The cross is hard for us to think about. We prefer to make it a small footnote of the Easter story and primarily focus on the resurrection.
If I were following Jesus in his days, I’d rather dismiss myself from the table before he washed the disciples’ feet and join them again for some fish following his resurrection. I’d want to skip everything in between.
To allow Jesus to wash my feet would have been difficult enough (Two lessons learned from dirty feet). I think I would have resisted like Peter did. It’s hard to imagine sitting still to permit the Messiah splash water up over my dirty feet. It’s the wrong order of things. The student should wash the feet of the teacher. The follower should serve the leader.
For the same reason, it’s hard for us to imagine Jesus on the cross, especially when we consider that he did it for us. It’s the wrong order of things. He is God. We are sinners. Yet he takes our place on the cross.
We’re okay with switching up the order of things when we presumptuously attempt to take his place as God. Mankind has been trying to take God’s place since Eve ate the fruit in the garden, and I know that I’m no different.

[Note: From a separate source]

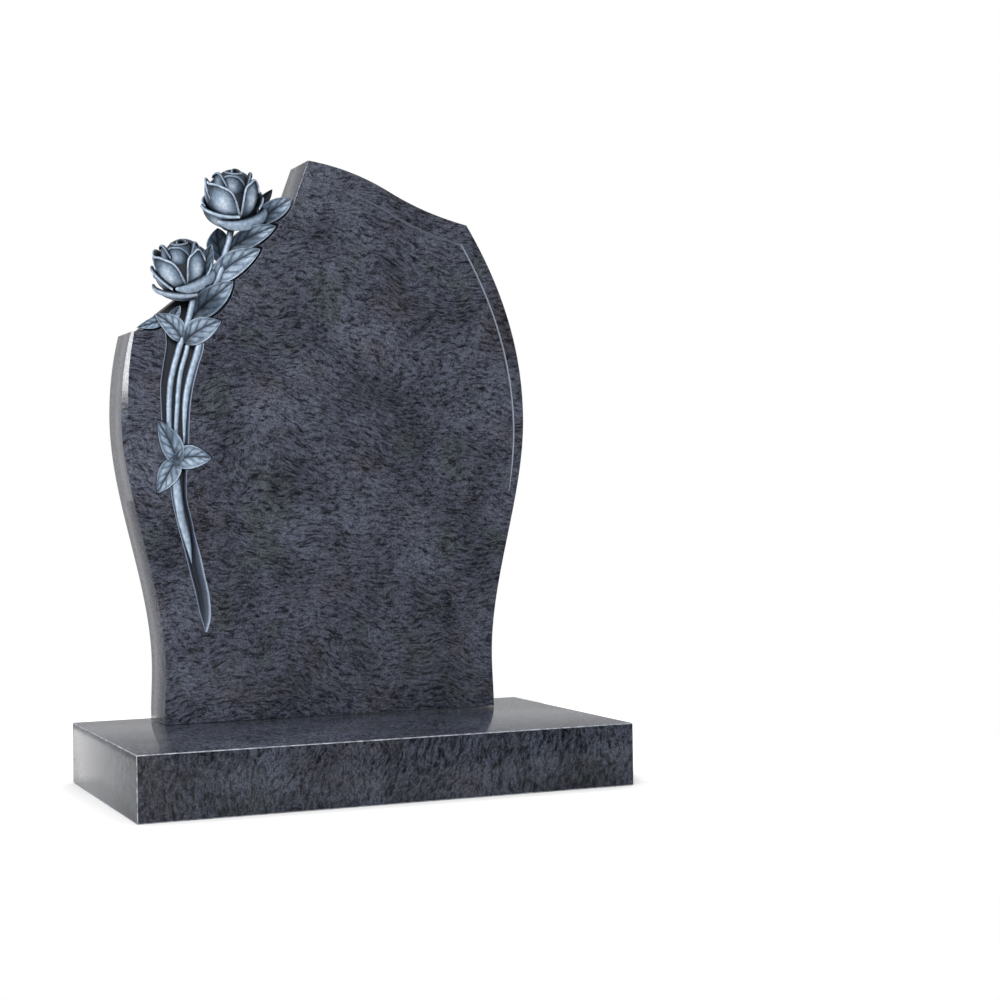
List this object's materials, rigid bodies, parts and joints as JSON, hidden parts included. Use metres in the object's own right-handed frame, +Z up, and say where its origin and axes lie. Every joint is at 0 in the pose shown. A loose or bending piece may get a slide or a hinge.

But letting him take our place on the cross, that’s not okay. We don’t like to think about it too much because –
- it makes us acknowledge the gravity of our sin. It forces us to look in the mirror and accept that our offenses merit God’s son to die on the cross.
- it reminds us that Jesus paid a great debt that we owed. In our self-sufficient culture, we just are not accustomed to someone else paying our debt. It feels too irresponsible to let God be responsible for our actions. It’s embarrassing to think that while our prideful self is busy trying to take his place, God already took our place.
It’s that same prideful self that makes it so hard for us to accept the cross. Some of us deal with it by working hard to pay off our “indebtedness”. Others of us just look the other way, or we make the cross a minor part of the story. That way we don’t have to see ourselves in the mirror nor humble ourselves to accept the gift.
Humility. Without it Jesus would not have gone to the cross. Without humility we cannot look at the cross. No wonder we don’t like to look at.
May we have the humility to look at the cross this Easter
and the joy to celebrate his resurrection.